The great fantasy storytellers C. S. Lewis and J. R. R. Tolkien had a theory—that fairy tales, unlike other kinds of stories, point to things that we know, but have not yet experienced. They give us a sort of elementary language for exploring the mysteries that God has not yet revealed to us—for example, life beyond death.

Mark Moring and Jeffrey Overstreet
at Christianity Today

This is well said and explains what I've always been trying to do in my own fiction which uses fantasy to try and illustrate spiritual states and conditions such as in Brightness Springs and The White Wall.

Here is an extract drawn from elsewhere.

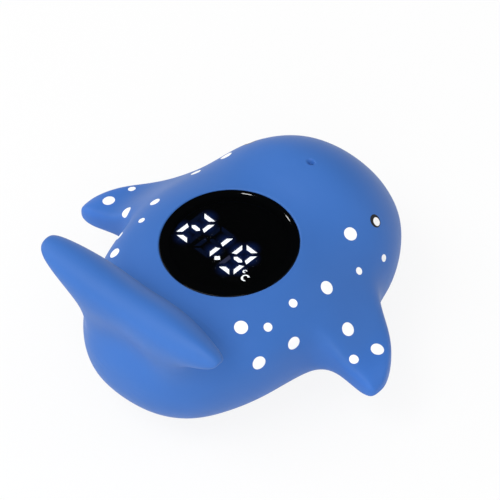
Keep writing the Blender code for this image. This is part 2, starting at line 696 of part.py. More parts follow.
def probe(module, steel, rubber):
    base = -MODULE_HEIGHT
    inner_face = base + CASE_BASE
    seal_top = inner_face + GAP + PROBE_SEAL_THICKNESS
    flange_low = seal_top + GAP
    flange_top = flange_low + PROBE_WALL
    tip = base - PROBE_REACH
    bore = PROBE_RADIUS - PROBE_WALL
    dome = [(PROBE_RADIUS * sin(angle), tip + PROBE_REACH * (1 - cos(angle)))
            for angle in (radians(30 * k) for k in range(4))]
    inner_dome = [(bore, base),
                  (bore * PROBE_SHOULDER[0], tip + PROBE_WALL + PROBE_REACH * PROBE_SHOULDER[1]),
                  (0.0, tip + PROBE_WALL)]
    flange = [(PROBE_RADIUS, flange_low), (PROBE_FLANGE, flange_low), (PROBE_FLANGE, flange_top),
              (bore, flange_top)]
    turned("probe_cap", dome + flange + inner_dome, steel, module, SMALL_ROUND, (0.0, PROBE_Y))
    turned("probe_seal", ring_profile(PROBE_RADIUS + GAP, PROBE_FLANGE, inner_face + GAP, seal_top),
           rubber, module, SMALL_ROUND, (0.0, PROBE_Y))
    bead = bmesh.new()
    bmesh.ops.create_uvsphere(bead, u_segments=10, v_segments=6, radius=BEAD_RADIUS)
    bead_z = tip + PROBE_WALL + GAP + BEAD_RADIUS
    bmesh.ops.translate(bead, vec=(0.0, PROBE_Y, bead_z), verts=bead.verts)
    add_object("thermistor", bead, material("bead_resin", (0.25, 0.06, 0.02), 0.3), module)
    copper = material("red_lead", (0.45, 0.02, 0.02), 0.5)
    board = -BOARD_BOTTOM - GAP
    for number, side in ((1, -1), (2, 1)):
        x = side * BEAD_LEAD_SPACE
        lead(f"thermistor_lead_{number}", (x, PROBE_Y, bead_z + BEAD_RADIUS + GAP),
             (x * BEAD_LEAD_SPREAD, PROBE_Y - LEAD_LEAN, board), copper, module)


def contacts(module, steel):
    base = -MODULE_HEIGHT
    head_radius, head_height = CONTACT_HEAD
    shank_radius, shank_length = CONTACT_SHANK
    head_top = base - GAP
    wire = material("blue_lead", (0.02, 0.06, 0.35), 0.5)
    for number, (x, y) in enumerate(CONTACT_PLACES, 1):
        turned(f"water_contact_{number}", [
            (0.0, head_top - head_height), (head_radius * CONTACT_FACE, head_top - head_height),
            (head_radius, head_top - head_height / 2), (head_radius, head_top), (shank_radius, head_top),
            (shank_radius, head_top + shank_length), (0.0, head_top + shank_length),
        ], steel, module, TINY_ROUND, (x, y))
        lead(f"contact_lead_{number}", (x, y, head_top + shank_length + GAP),
             (x * CONTACT_LEAD_SPREAD, y - LEAD_LEAN, -BOARD_BOTTOM - GAP), wire, module)


def battery(module, steel, rubber, plastic):
    base = -MODULE_HEIGHT
    well = (0.0, WELL_Y)
    low = base + CELL_RISE
    top = low + CELL_THICKNESS
    turned("coin_cell", [(0.0, low), (CELL_RADIUS - CELL_EDGE, low), (CELL_RADIUS, low + CELL_EDGE),
                         (CELL_RADIUS, top - CELL_EDGE), (CELL_RADIUS - CELL_EDGE, top), (0.0, top)],
           steel, module, ROUND, well)
    door = turned("battery_door", rod_profile(DOOR_RADIUS, base + DOOR_INSET, base + DOOR_TOP), plastic,
                  module, ROUND, well)
    slot = bmesh.new()
    long, wide, deep = COIN_SLOT
    prism(slot, [(-long / 2, WELL_Y - wide / 2), (long / 2, WELL_Y - wide / 2), (long / 2, WELL_Y + wide / 2),
                 (-long / 2, WELL_Y + wide / 2)], base - GAP, base + DOOR_INSET + deep)
    cut(door, add_object("coin_slot", slot, None, module))
    seal_low = base + DOOR_TOP + GAP
    seal_high = seal_low + DOOR_SEAL_THICKNESS
    turned("door_seal", ring_profile(WELL_RADIUS + GAP, DOOR_RADIUS, seal_low, seal_high), rubber, module,
           ROUND, well)
    spring(module, steel, top + GAP + SPRING_WIRE, base + WELL_RISE - GAP - SPRING_WIRE)
    clip(module, steel, low + 2 * GAP, base + WELL_RISE - GAP)


def spring(module, steel, low, high):
    curve = bpy.data.curves.new("cell_spring", "CURVE")
    curve.dimensions = "3D"
    curve.bevel_depth = SPRING_WIRE
    curve.bevel_resolution = 1
    curve.use_fill_caps = True
    points = curve.splines.new("POLY").points
    steps = SPRING_TURNS * SPRING_STEPS
    points.add(steps)
    for step in range(steps + 1):
        share = step / steps
        angle = 2 * pi * SPRING_TURNS * share
        radius = SPRING_RADIUS * (1 - SPRING_TAPER * share)
        points[step].co = (radius * cos(angle), WELL_Y + radius * sin(angle),
                           high + (low - high) * share, 1.0)
    curve.materials.append(steel)
    made = bpy.data.objects.new("cell_spring", curve)
    bpy.context.scene.collection.objects.link(made)
    made.parent = module


def clip(module, steel, low, high):
    """The bent strip that touches the cell's rim and turns in under the roof of the well."""
    mesh = bmesh.new()
    outer = -WELL_RADIUS - GAP - CLIP_THICKNESS
    inner = outer + CLIP_THICKNESS
    foot = -CELL_RADIUS * CLIP_FOOT
    half = CLIP_WIDTH / 2
    shape = [(outer, low), (inner, low), (inner, high - CLIP_THICKNESS), (foot, high - CLIP_THICKNESS),
             (foot, high), (outer, high)]
    face = mesh.faces.new([mesh.verts.new((x, WELL_Y - half, z)) for x, z in shape])
    pushed = bmesh.ops.extrude_face_region(mesh, geom=[face], use_keep_orig=True)
    bmesh.ops.translate(mesh, verts=[item for item in pushed["geom"] if isinstance(item, bmesh.types.BMVert)],
                        vec=(0.0, CLIP_WIDTH, 0.0))
    add_object("cell_clip", mesh, steel, module)


def main():
    for old in list(bpy.data.objects):
        bpy.data.objects.remove(old)
    module = bpy.data.objects.new("module", None)
    bpy.context.scene.collection.objects.link(module)
    module.rotation_mode = "ZYX"
    module.rotation_euler = (DISPLAY_TILT, 0.0, MODULE_TURN)
    module.location = (0.0, DISPLAY_Y, DISPLAY_HEIGHT)
    steel = material("stainless_steel", (0.62, 0.62, 0.63), 0.25, 1.0)
    rubber = material("black_rubber", (0.02, 0.02, 0.02), 0.8)
    plastic = material("blue_plastic", (0.05, 0.15, 0.5), 0.4)
    whale_skin(module)
    display_lens(module)
    upper_case(module, plastic)
    lower_case(module, plastic)
    case_seal(module, rubber)
    case_screws(module, steel)
    readout(module)
    circuit(module)
    probe(module, steel, rubber)
    contacts(module, steel)
    battery(module, steel, rubber, plastic)


main()
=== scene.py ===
"""Looks of a floating bath thermometer in the shape of a whale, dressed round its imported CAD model.

Everything is in metres, in the frame of the CAD model: the whale's head points to +Y and it rests on z = 0.
The sealed module has its own frame: origin at the middle of the display face, local +Z out of the face.
"""

from math import atan2, cos, pi, radians, sin, tan

import bmesh
import bpy
from bpy.props import FloatProperty, FloatVectorProperty, IntProperty, PointerProperty
from mathutils import Euler, Matrix, Vector
from mathutils.bvhtree import BVHTree


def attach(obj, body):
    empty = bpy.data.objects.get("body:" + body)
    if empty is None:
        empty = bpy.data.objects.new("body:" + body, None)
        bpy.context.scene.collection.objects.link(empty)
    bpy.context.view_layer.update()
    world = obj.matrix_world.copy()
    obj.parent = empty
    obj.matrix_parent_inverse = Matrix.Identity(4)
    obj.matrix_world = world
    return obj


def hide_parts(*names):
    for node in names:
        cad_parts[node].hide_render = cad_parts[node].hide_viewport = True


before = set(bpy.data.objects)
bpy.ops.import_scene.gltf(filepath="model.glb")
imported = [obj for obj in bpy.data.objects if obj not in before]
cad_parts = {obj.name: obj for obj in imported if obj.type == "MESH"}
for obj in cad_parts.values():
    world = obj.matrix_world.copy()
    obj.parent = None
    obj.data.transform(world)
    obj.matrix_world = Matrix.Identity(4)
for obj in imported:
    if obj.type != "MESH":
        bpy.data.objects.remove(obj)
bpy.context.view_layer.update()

bl_info = {
    "name": "Whale bath thermometer",
    "version": (1, 0, 0),
    "blender": (4, 5, 0),
    "location": "View3D > Sidebar > Whale",
    "description": "Builds the visible skin, display and finishes of a whale-shaped bath thermometer",
    "category": "Object",
}

MM = 0.001
GAP = 0.3 * MM
WELD = 0.001 * MM
MIDDLE_BAND = 0.01 * MM
SHARP_ANGLE = radians(35)

# Whale cage, nose to tail: place along the half length, share of the half width, heights of the back, of the
# widest line and of the belly as shares of the display height, and how square the back is (1 is round, less
# is squarer)
BODY_SECTIONS = (
    (0.978, 0.250, 0.676, 0.507, 0.350, 1.00),
    (0.917, 0.458, 0.822, 0.505, 0.240, 1.00),
    (0.787, 0.686, 1.088, 0.550, 0.040, 1.00),
    (0.564, 0.884, 1.216, 0.560, -0.060, 1.00),
    (0.363, 0.919, 1.078, 0.512, -0.065, 0.80),
    (0.085, 0.944, 1.067, 0.511, -0.065, 0.58),
    (-0.130, 0.945, 1.052, 0.550, -0.065, 0.52),
    (-0.420, 0.894, 0.998, 0.590, -0.065, 0.60),
    (-0.615, 0.780, 0.938, 0.610, -0.040, 0.80),
    (-0.785, 0.671, 0.941, 0.590, 0.060, 1.00),
    (-0.918, 0.476, 0.861, 0.555, 0.212, 1.00),
    (-0.980, 0.265, 0.695, 0.552, 0.366, 1.00),
)
NOSE = (1.009, 0.512)
RUMP = (-0.992, 0.548)
COLUMN_ANGLES = (0, 36, 70, 90, 110, 144, 180)
BELLY_SQUARENESS = 0.78
BELLY_INSET = 5.0 * MM
HOLLOW_SMOOTHNESS = 2

# Fin cage: reach as a share of the half span, then middle of the chord, height, half chord and half thickness
# in mm
FIN_SECTIONS = (
    (0.790, 3.2, 17.0, 9.6, 3.6),
    (0.920, -0.4, 16.4, 6.7, 4.2),
    (1.000, -4.0, 16.2, 2.6, 1.8),
)

# Tail cage: share of the half fluke span, then front and rear faces and heights at the middle, halfway and at
# the tip in mm, the depth left at the tip, and how far the front and rear rows stay under the crown in mm
TAIL_SECTIONS = (
    (0.525, -34.3, -48.78, 39.4, 39.2, 37.2, 0.90, 0.0),
    (0.800, -36.2, -49.38, 44.9, 44.9, 43.6, 0.85, 0.8),
    (1.070, -39.2, -48.68, 49.39, 51.39, 50.69, 0.75, 3.0),
)
LOBE_BULGE = 1.4 * MM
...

It's what makes so much of the Bible attractive to children, or what makes the Sermon on the Mount resonate with a teenager. The experience of God and Jesus is not yet graved but the knowing template for it is already there, and the soul responds; much like Wordsworth's "my heart leaps up when I behold a rainbow in the sky."

posted by Mark Butterworth | 1:59 PM |
 

My point exactly

Cell phone distraction causes 2,600 deaths and 330,000 injuries in the United States every year, according to the journal's publisher, the Human Factors and Ergonomics Society.

Drivers talking on cell phones were 18 percent slower to react to brake lights, the new study found. In a minor bright note, they also kept a 12 percent greater following distance. But they also took 17 percent longer to regain the speed they lost when they braked. That frustrates everyone.

posted by Mark Butterworth | 1:30 PM |
 

Murders of Copts Watch

Michelle Malkin has more news from Jihadwatch here.

I don't really watch TV news anymore. Not even much Fox, although that is the channel I do watch when I need to see the news. But I'm not hearing from the blogosphere that this story is getting any coverage in national media.

Hmm, Christians declared "halal" by local imam, bound and gagged. Throats slit in Islamofascist terror mode. Perpetrators absconded to Egypt most likely. An entire network of criminals to help in the crime, and this is not news.

Oh, that's right, Michael Jackson is ever so more important.

Jihadwatch has more news here about the FBI investigating that web site which encourages murder of Christians and publishes their photos and where to find them.